#### [Short exercise]
Reproduce exactly the lines below, from the first through the one containing "pale floor, the", and nothing more.

#### [Provided material]
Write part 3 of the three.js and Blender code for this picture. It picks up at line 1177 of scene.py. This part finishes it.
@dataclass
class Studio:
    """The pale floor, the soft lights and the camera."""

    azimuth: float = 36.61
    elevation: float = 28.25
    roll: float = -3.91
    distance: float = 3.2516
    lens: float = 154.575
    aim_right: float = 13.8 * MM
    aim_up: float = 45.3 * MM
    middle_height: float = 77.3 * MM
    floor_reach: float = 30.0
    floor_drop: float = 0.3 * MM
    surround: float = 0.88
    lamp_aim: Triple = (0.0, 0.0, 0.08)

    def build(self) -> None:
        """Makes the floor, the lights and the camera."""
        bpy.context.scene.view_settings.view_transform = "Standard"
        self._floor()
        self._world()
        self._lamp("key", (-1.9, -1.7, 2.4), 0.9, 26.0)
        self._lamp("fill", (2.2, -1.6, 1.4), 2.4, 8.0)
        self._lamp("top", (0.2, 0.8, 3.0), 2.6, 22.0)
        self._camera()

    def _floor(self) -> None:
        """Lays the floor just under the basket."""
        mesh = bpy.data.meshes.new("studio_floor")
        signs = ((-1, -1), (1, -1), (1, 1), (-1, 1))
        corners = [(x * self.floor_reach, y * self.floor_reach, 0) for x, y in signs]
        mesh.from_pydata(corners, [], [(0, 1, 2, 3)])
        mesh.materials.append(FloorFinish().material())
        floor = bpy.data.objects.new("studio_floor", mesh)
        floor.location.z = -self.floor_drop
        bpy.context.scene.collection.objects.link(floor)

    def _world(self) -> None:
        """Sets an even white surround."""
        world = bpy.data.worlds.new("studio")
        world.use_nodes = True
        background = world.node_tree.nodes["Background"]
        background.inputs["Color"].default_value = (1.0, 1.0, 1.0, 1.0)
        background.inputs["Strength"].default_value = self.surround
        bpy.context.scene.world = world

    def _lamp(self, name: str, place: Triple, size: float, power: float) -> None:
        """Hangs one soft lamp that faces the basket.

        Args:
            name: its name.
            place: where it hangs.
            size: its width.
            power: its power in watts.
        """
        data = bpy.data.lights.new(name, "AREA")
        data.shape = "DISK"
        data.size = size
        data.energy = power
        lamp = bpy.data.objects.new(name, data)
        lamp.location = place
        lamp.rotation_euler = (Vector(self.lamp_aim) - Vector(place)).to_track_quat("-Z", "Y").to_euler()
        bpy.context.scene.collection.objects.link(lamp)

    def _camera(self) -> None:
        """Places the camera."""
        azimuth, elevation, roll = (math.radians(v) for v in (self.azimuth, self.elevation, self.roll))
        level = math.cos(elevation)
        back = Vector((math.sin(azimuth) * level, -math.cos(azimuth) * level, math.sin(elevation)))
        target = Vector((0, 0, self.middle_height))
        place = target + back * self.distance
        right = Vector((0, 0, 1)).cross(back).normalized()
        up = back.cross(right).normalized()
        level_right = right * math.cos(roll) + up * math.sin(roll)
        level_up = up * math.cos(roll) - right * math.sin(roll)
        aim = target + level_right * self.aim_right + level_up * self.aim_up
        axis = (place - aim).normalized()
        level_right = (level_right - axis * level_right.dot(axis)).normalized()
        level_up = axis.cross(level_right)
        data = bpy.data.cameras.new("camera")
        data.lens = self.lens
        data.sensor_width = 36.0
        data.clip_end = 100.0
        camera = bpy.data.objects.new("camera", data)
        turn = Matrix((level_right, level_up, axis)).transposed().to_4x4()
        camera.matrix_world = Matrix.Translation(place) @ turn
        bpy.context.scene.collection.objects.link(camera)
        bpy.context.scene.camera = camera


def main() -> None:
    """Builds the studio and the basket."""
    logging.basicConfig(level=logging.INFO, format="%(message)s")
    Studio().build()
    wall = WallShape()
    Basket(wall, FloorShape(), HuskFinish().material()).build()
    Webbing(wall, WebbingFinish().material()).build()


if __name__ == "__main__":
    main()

#### [Solution]
Write part 3 of the three.js and Blender code for this picture. It picks up at line 1177 of scene.py. This part finishes it.
@dataclass
class Studio:
    """The pale floor, the soft lights and the camera."""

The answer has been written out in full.